Credit to the Private Sector
Angola’s credit-to-GDP ratio stands at 14.63%, among the lowest in sub-Saharan Africa and well below the continental average of approximately 45%. This metric underscores the structural underdevelopment of the banking sector’s intermediation function and represents both a constraint on private-sector growth and a significant opportunity for expansion.
Current Credit Landscape
| Indicator | Value |
|---|---|
| Credit-to-GDP Ratio | 14.63% |
| Number of Commercial Banks | 26 |
| BNA Policy Rate | 17.5% |
| Average Lending Rate | 19-25% |
| GDP (2024, IMF) | $115.2B |
| Inflation | 15.7% YoY (Dec 2025) |
Total credit to the private sector remains concentrated in short-term trade finance and working capital facilities, with limited long-term project financing or mortgage lending.

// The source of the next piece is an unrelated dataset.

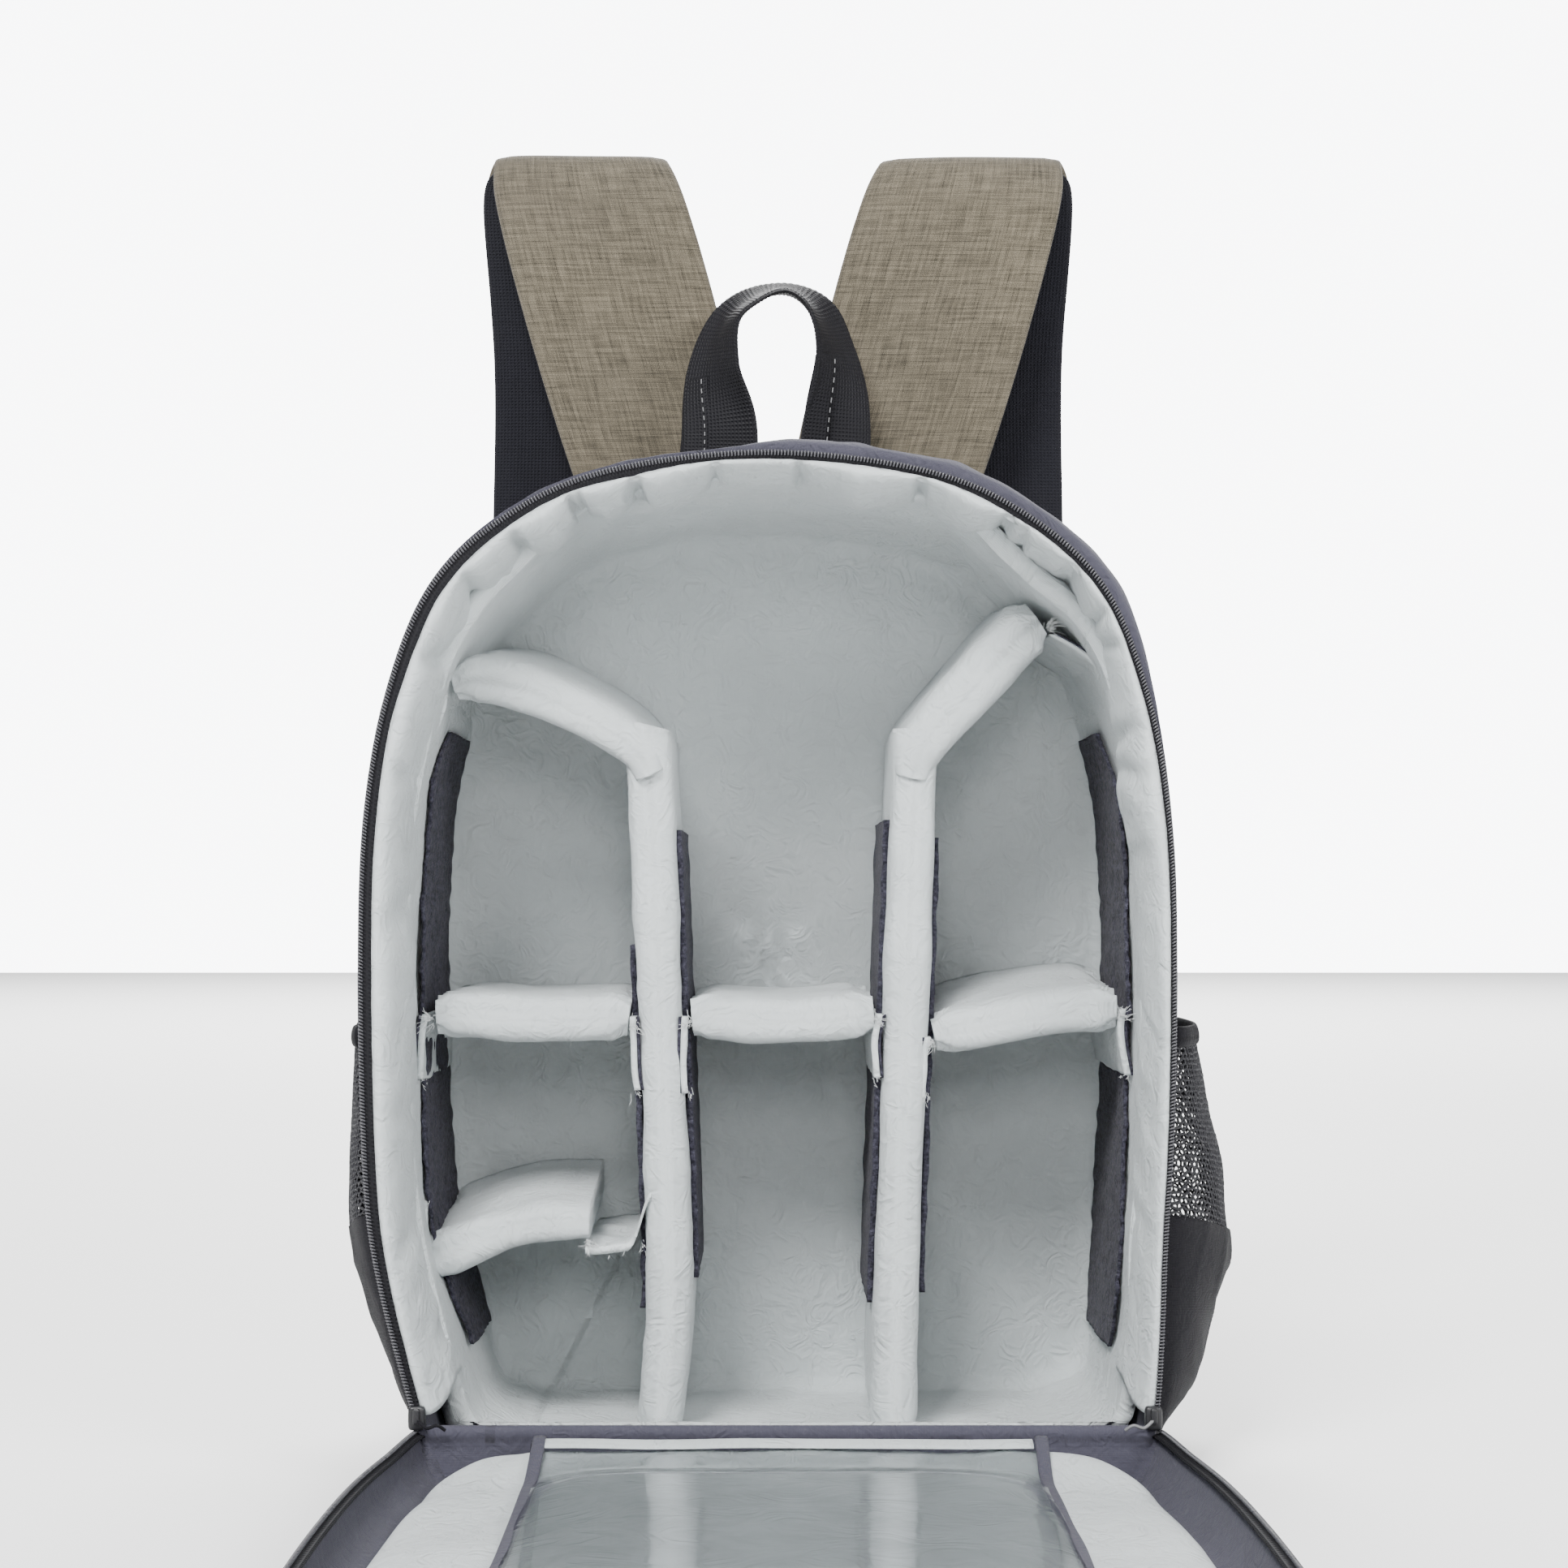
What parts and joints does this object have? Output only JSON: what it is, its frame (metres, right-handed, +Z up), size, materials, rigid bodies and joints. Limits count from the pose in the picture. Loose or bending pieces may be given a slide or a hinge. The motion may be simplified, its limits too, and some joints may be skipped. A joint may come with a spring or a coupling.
{
  "type": "camera backpack",
  "caption": "Clamshell camera backpack standing open: padded divided cavity, folded-down front flap with clear pocket, shoulder straps, carry handle and mesh side pockets",
  "frame": {"origin": "on the surface that the bag stands on, under the middle of its upper body", "axes": "+Z up, the opening faces -Y and +X is to the right seen from the front"},
  "size_m": [0.3527, 0.5496, 0.5513],
  "materials": {
    "shell": "dark purple-grey woven polyester, matt",
    "piping": "purple-grey corded piping",
    "black_cloth": "black ribbed webbing and plain cloth",
    "mesh_cloth": "black open knit mesh",
    "khaki_cloth": "khaki linen-look melange weave",
    "lining": "light grey satin-faced padded cloth",
    "velvet": "dark purple-grey brushed loop pile",
    "zip_teeth": "fine black coil teeth with a dull shine",
    "plastic": "black moulded plastic",
    "clear_film": "clear flexible film"
  },
  "bodies": {
    "root": {"shell": "shell", "flap_shell": "shell", "flap_binding_left": "shell", "flap_binding_right": "shell", "piping": "piping", "zip_tape": "black_cloth", "flap_zip_tape": "black_cloth", "webbing_left": "black_cloth", "webbing_right": "black_cloth", "handle": "black_cloth", "pocket_panel_left": "black_cloth", "pocket_panel_right": "black_cloth", "pocket_hem_left": "black_cloth", "pocket_hem_right": "black_cloth", "back_panel": "mesh_cloth", "strap_mesh_left": "mesh_cloth", "strap_mesh_right": "mesh_cloth", "pocket_net_left": "mesh_cloth", "pocket_net_right": "mesh_cloth", "strap_left": "khaki_cloth", "strap_right": "khaki_cloth", "lining": "lining", "rim": "lining", "divider_left": "lining", "divider_right": "lining", "divider_upper_left": "lining", "divider_upper_right": "lining", "divider_left_mid": "lining", "divider_middle_mid": "lining", "divider_right_mid": "lining", "divider_left_low": "lining", "flap_pad": "lining", "flap_hem": "lining", "velvet_wall_left": "velvet", "velvet_wall_right": "velvet", "velvet_left_outer": "velvet", "velvet_left_inner": "velvet", "velvet_right_inner": "velvet", "velvet_right_outer": "velvet", "zip_teeth": "zip_teeth", "flap_zip_teeth": "zip_teeth", "slider_left": "plastic", "slider_right": "plastic", "adjuster_left": "plastic", "adjuster_right": "plastic", "flap_window": "clear_film"}
  },
  "joints": []
}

The dominance of government securities in bank balance sheets – offering risk-free yields above 15% – has crowded out private lending for decades.
Growth Drivers
Several factors are creating conditions for credit expansion:
- Declining interest rates: The BNA’s three consecutive rate cuts from 20% to 17.5% are gradually reducing the cost of borrowing, though transmission to lending rates remains slow
- Disinflation trend: With inflation declining from above 30% at its mid-2024 peak to 15.7% in December 2025, real lending rates are becoming less prohibitive for borrowers
- Diversification push: Government policies under the PRODESI program (Program to Support Production, Export Diversification, and Import Substitution) are channeling credit toward agriculture, manufacturing, and fisheries
- Digital banking expansion: Mobile banking platforms are broadening the addressable market for credit products, particularly micro and small enterprise lending
Key Constraints
Despite improving macroeconomic conditions, several structural barriers limit credit growth:
- High NPL ratios: System-wide non-performing loans of 12-15% force banks to maintain elevated provisioning levels, reducing capacity for new lending
- Collateral requirements: Banks typically require collateral valued at 150-200% of loan amounts, excluding the majority of informal-sector businesses
- Concentration risk: The top five banks hold 65-70% of system assets, limiting competitive pressure to extend credit to underserved segments
- Dollarization legacy: Approximately 30% of deposits remain denominated in foreign currency, creating asset-liability mismatches that constrain kwanza-denominated lending
- Weak property rights: Land title registration inefficiencies make real estate collateral difficult to enforce, suppressing mortgage market development
Sectoral Allocation
Credit allocation remains skewed toward commerce and services, with limited penetration into productive sectors. The oil sector, despite generating 50-60% of fiscal revenue, sources most of its financing from international capital markets rather than domestic banks. Agriculture, which employs the majority of the labor force and represents 22.1% of GDP, receives less than 5% of total bank credit.
Outlook
The BNA’s easing cycle is expected to continue, with the EIU projecting further cuts to 16.0% by end-2026. Combined with the government’s fiscal consolidation and economic diversification agenda, credit growth should accelerate from its current low base. However, reaching even the sub-Saharan African average credit-to-GDP ratio of 45% would require a structural transformation of banking practices, collateral frameworks, and financial inclusion – a multi-decade undertaking. Near-term credit growth of 15-20% annually in nominal terms is achievable, though real credit growth will depend on the pace of disinflation.